Short problem
The line containing "for node in" and every line after it, through the last, are to be extracted exactly; no other lines belong in the answer.

Data shown

....

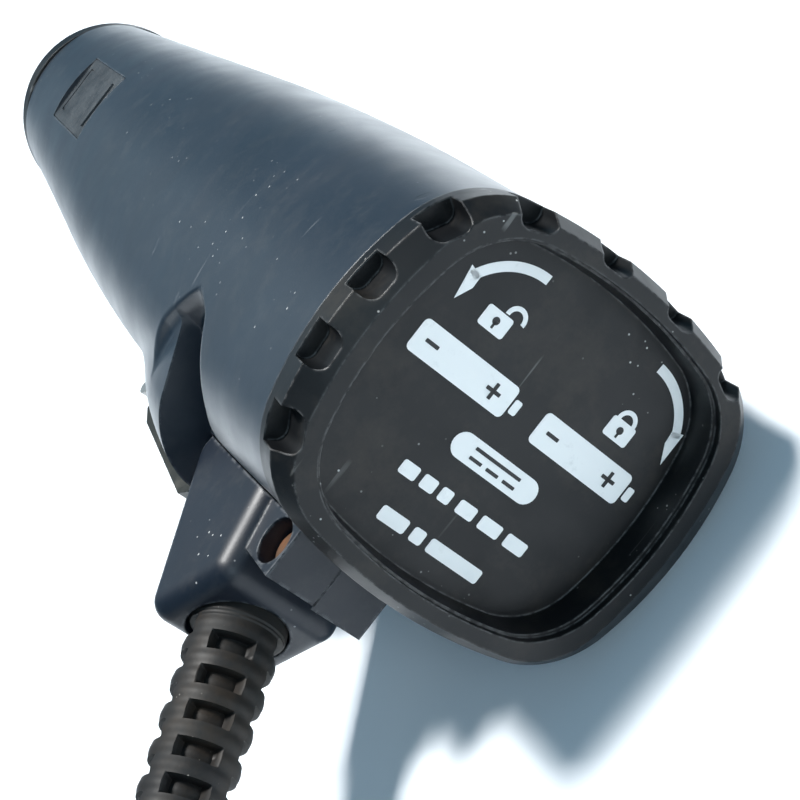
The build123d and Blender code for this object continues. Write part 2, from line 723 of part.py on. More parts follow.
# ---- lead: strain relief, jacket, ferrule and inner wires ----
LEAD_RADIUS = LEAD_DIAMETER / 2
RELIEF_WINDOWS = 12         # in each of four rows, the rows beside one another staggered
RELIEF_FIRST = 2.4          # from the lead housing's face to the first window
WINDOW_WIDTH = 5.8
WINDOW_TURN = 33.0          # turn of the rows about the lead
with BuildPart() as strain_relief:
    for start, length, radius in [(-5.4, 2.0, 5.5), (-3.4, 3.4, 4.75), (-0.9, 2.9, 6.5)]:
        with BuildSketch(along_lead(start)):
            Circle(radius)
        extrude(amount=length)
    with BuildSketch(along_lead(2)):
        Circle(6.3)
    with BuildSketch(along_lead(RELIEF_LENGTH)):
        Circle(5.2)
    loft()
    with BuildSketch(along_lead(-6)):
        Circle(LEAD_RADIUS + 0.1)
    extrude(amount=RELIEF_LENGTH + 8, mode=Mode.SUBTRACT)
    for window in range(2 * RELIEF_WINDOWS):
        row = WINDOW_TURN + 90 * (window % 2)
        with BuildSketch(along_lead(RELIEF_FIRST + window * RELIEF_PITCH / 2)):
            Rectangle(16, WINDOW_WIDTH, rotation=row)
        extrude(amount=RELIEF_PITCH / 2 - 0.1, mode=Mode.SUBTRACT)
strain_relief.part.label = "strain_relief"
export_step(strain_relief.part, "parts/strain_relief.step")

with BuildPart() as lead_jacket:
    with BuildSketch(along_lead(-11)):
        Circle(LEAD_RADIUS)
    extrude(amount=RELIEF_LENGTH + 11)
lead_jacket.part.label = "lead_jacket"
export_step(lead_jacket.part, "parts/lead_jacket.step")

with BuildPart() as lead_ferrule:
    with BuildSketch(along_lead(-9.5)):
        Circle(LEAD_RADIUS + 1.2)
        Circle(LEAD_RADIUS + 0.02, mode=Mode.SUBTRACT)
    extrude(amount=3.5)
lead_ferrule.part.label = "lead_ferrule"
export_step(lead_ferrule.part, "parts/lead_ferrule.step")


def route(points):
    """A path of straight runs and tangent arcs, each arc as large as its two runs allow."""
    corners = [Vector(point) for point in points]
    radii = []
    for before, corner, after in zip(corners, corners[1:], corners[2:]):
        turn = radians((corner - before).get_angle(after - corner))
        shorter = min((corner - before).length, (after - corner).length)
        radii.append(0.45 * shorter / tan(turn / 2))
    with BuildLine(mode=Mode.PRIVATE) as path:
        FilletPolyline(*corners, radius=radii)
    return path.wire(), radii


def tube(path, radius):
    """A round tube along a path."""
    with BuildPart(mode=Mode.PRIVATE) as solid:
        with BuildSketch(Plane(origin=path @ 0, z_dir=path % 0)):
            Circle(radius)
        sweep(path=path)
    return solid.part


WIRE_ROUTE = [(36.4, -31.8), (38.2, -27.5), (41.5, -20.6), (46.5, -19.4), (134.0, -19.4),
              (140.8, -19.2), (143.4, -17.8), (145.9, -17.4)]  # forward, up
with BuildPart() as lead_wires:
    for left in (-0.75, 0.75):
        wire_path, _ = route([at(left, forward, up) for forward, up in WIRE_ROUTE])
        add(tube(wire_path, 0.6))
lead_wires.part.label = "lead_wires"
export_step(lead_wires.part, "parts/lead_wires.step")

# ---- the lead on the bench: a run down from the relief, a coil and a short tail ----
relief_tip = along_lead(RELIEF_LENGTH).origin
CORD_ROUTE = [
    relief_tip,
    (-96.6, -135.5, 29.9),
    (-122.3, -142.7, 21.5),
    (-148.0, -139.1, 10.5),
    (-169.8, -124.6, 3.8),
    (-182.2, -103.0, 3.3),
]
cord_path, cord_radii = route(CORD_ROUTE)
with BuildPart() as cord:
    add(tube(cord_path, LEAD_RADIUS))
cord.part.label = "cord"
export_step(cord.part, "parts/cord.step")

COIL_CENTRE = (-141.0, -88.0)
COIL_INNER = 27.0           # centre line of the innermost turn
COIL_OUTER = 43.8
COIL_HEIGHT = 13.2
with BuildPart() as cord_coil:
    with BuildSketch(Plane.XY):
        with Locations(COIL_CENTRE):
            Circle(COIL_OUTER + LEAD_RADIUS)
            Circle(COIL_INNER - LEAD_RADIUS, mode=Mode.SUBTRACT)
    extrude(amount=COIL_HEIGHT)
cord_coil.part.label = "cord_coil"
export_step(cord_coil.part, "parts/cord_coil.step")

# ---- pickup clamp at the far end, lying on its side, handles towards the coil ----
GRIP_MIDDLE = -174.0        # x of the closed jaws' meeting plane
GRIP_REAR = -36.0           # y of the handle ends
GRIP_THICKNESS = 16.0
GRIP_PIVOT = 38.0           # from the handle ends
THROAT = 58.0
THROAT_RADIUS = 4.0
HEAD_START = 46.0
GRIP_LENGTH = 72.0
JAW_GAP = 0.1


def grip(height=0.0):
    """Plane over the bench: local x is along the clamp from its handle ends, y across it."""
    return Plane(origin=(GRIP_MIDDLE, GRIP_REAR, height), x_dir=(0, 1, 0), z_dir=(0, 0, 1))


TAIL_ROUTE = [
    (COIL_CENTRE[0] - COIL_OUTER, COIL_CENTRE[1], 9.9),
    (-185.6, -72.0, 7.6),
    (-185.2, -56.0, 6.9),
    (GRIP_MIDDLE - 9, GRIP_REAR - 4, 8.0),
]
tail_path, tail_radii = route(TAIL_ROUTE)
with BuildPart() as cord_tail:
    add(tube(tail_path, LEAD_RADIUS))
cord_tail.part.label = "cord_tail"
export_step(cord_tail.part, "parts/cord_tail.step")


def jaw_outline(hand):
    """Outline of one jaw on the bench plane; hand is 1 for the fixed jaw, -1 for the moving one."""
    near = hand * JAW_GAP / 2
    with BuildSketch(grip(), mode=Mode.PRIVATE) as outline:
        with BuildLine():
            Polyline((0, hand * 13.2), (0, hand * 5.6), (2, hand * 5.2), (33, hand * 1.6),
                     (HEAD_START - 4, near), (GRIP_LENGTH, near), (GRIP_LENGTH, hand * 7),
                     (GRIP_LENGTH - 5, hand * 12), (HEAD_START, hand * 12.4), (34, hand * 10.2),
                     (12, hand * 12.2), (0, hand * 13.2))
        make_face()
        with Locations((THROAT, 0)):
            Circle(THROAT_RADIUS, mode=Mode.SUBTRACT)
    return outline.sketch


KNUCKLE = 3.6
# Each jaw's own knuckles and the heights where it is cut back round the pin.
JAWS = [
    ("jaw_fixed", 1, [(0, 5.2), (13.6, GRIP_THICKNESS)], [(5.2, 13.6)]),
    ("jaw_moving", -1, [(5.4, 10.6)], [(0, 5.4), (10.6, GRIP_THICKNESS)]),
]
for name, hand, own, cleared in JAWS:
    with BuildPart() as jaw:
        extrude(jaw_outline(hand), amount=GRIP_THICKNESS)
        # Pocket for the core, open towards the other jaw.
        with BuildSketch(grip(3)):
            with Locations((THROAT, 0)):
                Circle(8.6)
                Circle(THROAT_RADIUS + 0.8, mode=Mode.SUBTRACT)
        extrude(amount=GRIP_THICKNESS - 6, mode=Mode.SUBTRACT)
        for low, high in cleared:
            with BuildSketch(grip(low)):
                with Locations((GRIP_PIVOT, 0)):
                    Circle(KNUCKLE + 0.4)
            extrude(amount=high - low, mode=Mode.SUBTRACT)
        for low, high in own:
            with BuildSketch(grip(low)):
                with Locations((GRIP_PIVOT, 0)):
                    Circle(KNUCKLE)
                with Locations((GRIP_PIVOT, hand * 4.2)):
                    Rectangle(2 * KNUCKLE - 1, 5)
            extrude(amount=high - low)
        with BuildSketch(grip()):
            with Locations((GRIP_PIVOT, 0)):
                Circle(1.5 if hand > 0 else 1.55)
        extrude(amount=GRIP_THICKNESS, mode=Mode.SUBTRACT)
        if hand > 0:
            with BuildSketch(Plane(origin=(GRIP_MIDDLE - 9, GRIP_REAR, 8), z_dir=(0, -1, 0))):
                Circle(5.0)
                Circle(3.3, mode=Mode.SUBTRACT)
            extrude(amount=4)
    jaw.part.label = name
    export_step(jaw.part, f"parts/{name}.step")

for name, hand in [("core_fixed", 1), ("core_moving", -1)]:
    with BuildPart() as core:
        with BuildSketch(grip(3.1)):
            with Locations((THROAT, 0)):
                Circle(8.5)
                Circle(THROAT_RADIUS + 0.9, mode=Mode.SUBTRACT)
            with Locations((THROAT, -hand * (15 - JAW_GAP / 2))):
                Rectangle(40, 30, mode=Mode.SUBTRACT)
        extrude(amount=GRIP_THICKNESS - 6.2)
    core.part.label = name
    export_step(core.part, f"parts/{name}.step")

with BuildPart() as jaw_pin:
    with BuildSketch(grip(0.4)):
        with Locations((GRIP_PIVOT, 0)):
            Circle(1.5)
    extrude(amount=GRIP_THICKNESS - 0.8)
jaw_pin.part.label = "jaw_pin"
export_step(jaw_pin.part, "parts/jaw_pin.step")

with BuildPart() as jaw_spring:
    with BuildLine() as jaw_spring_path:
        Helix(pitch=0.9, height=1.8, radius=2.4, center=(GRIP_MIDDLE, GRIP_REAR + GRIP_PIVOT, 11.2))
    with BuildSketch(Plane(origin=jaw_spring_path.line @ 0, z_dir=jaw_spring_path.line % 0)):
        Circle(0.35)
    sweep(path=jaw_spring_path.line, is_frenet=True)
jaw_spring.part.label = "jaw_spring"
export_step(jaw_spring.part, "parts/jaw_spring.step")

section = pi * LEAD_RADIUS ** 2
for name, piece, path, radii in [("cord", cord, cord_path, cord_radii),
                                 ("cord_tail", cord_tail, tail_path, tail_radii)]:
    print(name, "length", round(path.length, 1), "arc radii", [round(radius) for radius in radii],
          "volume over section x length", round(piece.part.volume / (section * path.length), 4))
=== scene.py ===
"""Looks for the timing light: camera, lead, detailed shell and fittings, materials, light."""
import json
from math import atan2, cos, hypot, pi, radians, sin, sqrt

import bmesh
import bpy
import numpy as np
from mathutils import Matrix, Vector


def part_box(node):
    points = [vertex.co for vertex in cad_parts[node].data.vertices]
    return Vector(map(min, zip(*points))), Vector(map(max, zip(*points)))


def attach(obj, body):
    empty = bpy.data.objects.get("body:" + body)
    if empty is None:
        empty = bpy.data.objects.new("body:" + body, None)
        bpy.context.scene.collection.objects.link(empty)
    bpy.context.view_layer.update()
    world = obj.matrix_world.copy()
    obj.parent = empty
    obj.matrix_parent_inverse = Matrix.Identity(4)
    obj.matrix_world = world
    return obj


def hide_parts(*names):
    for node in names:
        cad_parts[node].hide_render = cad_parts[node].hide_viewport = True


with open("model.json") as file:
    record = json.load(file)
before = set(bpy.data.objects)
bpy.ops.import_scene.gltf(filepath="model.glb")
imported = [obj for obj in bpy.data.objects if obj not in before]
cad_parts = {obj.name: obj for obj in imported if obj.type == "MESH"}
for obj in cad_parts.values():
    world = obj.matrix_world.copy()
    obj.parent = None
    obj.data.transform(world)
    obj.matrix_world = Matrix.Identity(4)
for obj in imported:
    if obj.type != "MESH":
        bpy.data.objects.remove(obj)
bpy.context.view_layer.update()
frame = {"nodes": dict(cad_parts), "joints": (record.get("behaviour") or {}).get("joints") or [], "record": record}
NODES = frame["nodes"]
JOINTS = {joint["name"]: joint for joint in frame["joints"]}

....

Task solution
    for node in names:
        cad_parts[node].hide_render = cad_parts[node].hide_viewport = True


with open("model.json") as file:
    record = json.load(file)
before = set(bpy.data.objects)
bpy.ops.import_scene.gltf(filepath="model.glb")
imported = [obj for obj in bpy.data.objects if obj not in before]
cad_parts = {obj.name: obj for obj in imported if obj.type == "MESH"}
for obj in cad_parts.values():
    world = obj.matrix_world.copy()
    obj.parent = None
    obj.data.transform(world)
    obj.matrix_world = Matrix.Identity(4)
for obj in imported:
    if obj.type != "MESH":
        bpy.data.objects.remove(obj)
bpy.context.view_layer.update()
frame = {"nodes": dict(cad_parts), "joints": (record.get("behaviour") or {}).get("joints") or [], "record": record}
NODES = frame["nodes"]
JOINTS = {joint["name"]: joint for joint in frame["joints"]}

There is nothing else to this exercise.